On appeal, the state defendants conceded that Stadtmueller erred regarding the timeliness of some claims but continued to argue that Huber could have brought his Eighth Amendment claims any time between November 1995 and February 2001.
The Seventh Circuit held that under clear U.S. Supreme Court precedent Huber could not have filed his case before the state court vacated his sentence in January 2014. Before then, Huber could have filed only a habeas corpus action – a type of case used to obtain release from custody rather than damages.
Wood recognized that Huber’s federal case involves events from more than 20 years ago. “But that is a natural consequence of the Heck rule. . . . If wrongful custody lasts for a long time, then Heck will require both parties to litigate over dated civil claims,” said the court. “That is simply the price of the Heck doctrine, which normally ensures that civil litigation does not undermine the basis of criminal convictions and sentences.”
Stadtmueller dismissed an Eighth Amendment claim against Bock and Walter on the merits. The Seventh Circuit reversed that decision as well, saying that a reasonable jury could conclude that Huber’s extended probation “was the product of deliberate indifference,” meeting the standard necessary to defeat summary judgment.

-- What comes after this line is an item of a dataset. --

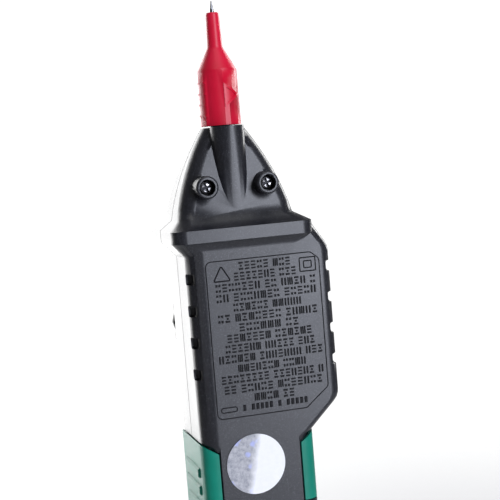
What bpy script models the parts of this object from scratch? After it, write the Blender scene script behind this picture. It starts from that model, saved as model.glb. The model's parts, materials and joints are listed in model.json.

Deliberate indifference requires more than negligence or gross negligence and generally equates with criminal recklessness, said the court. The court noted how Bock ignored Huber’s requests for closer review of his file and “averted her eyes from the substantiating information.” And although Walter called the central records unit, she failed to call their attention to the documents Huber referenced or ask them to inspect the documents in the file, the court said.
As for Huber’s access-to-court claim, which included denial of access to research materials, the Seventh Circuit found that Stadtmueller had improperly conflated that claim with one of retaliation. “On remand, the district court must sort out these two theories,” said Wood.
Wood suggested that Stadtmueller also consider whether Huber has a viable claim that the defendants withheld exculpatory materials from administrative decision makers.